I understand that part, but my question was why, even before the
change in max_align_t, did we start requiring 8-byte alignment on
systems where that is not automatically guaranteed?

> If I understand Paul's concerns correctly, he believes it's possible a
> system will once again come into use in which atomic accesses only
> work for offsets aligned to, say, 32 bytes. Since pthread variables
> require atomic accesses, such a platform would see weird crashes if a
> pthread inside a Lisp_Vector wasn't aligned to 32 bytes.

So this alignment requirement is only due to pthreads being used?  But
MinGW doesn't use pthreads.

> > Also, given the fact that in the crashing case the 2 32-bit parts of a
> > Lisp object were pushed onto the stack non-contiguously, will fixing
> > the alignment alone cause those Lisp objects to be marked?
> 
> Yes.

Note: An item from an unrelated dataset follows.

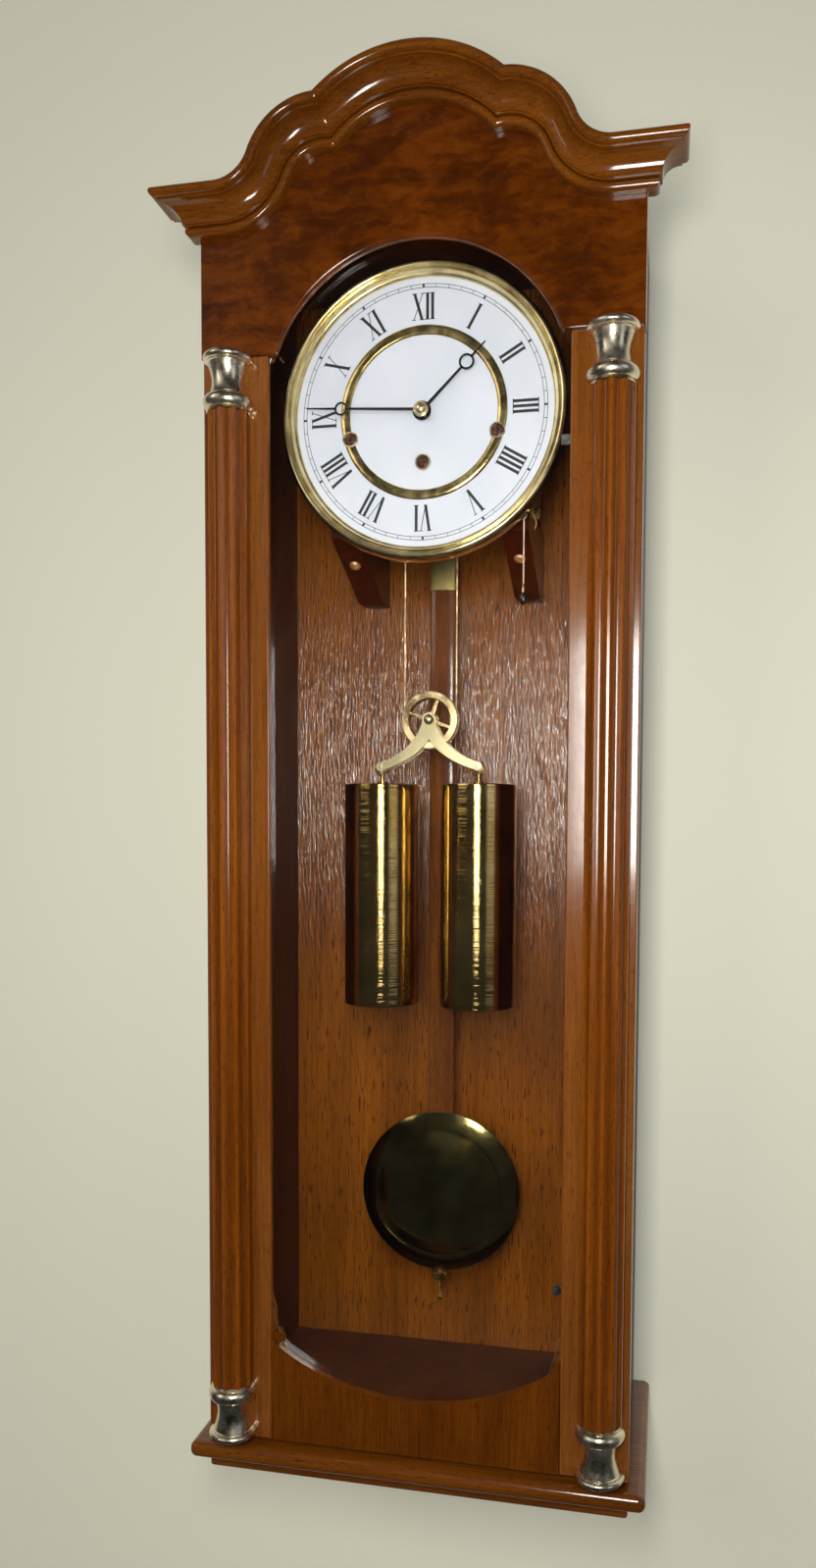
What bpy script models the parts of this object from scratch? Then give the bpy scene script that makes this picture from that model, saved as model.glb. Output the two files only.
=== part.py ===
"""Regulator wall clock with a hinged front, a cable-driven pair of weights and a pendulum.

Metres, +Z up. The clock faces -Y and hangs on a wall at y = 0. X runs to the right as seen
from the front, x = 0 is the plane of symmetry, and the origin is the hanging point on the wall.
"""
import math

import bmesh
import bpy
from mathutils import Matrix, Vector

MM = 0.001
GAP = 0.3 * MM
MERGE = 0.01 * MM
ROUND = 2 * math.pi

# Depths, measured along Y from the wall towards the room.
CASE_FRONT_Y = -133.7 * MM
DOOR_BACK_Y = CASE_FRONT_Y - GAP
STILE_FRONT_Y = -149.0 * MM
HEAD_FRONT_Y = -152.0 * MM
LIP_BACK_Y = -144.5 * MM
BACK_PANEL_REAR_Y = -4.0 * MM
BACK_PANEL_THICK = 5.0 * MM
DIAL_FRONT_Y = -123.0 * MM
WEIGHT_Y = -95.0 * MM
PENDULUM_Y = -50.0 * MM
CORD_Y = -113.0 * MM

# Case.
CASE_HALF = 160.5 * MM
SIDE_TOP_Z = 37.5 * MM
CEILING_Z = 28.0 * MM
FLOOR_Z = -872.0 * MM
FLOOR_THICK = 12.0 * MM
PLINTH_TOP_Z = -894.5 * MM
PLINTH_THICK = 12.5 * MM
PLINTH_PROJECTION = 14.0 * MM
PLINTH_HALF = CASE_HALF + PLINTH_PROJECTION
PLINTH_FRONT_Y = -161.0 * MM
PLINTH_NOSE = 5.6 * MM
STEP_THICK = 10.5 * MM
STEP_PROJECTION = 1.0 * MM
STEP_HALF = CASE_HALF + STEP_PROJECTION
STEP_FRONT_Y = -150.5 * MM
STEP_CHAMFER = 2.5 * MM
BOARD_SOFTENING = 0.8 * MM
HANGER_HALF_WIDTH = 32.0 * MM
HANGER_HALF_HEIGHT = 14.0 * MM
HANGER_THICK = 1.5 * MM
KEYHOLE_RADIUS = 5.5 * MM
KEYHOLE_SLOT_HALF = 2.6 * MM
KEYHOLE_SLOT_TOP = 8.0 * MM
KEYHOLE_POCKET_DEPTH = 3.0 * MM
KEYHOLE_POCKET_MARGIN = 3.0 * MM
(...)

The lower 32-bit part was ignored because its value wasn't
> 16-byte aligned, not because its stack location wasn't 8-byte aligned.

Right, but I'm talking about marking.  AFAIU, when scanning the stack
finds a value that looks like a Lisp object, we mark that object.  If
the two 32-bit parts of the object are non-contiguous, will we be able
to recognize such an object, and will we be able to mark it correctly,
and if so, how?  IOW, don't we need the upper 32-bit (which encodes
the object type) for the purposes of marking it?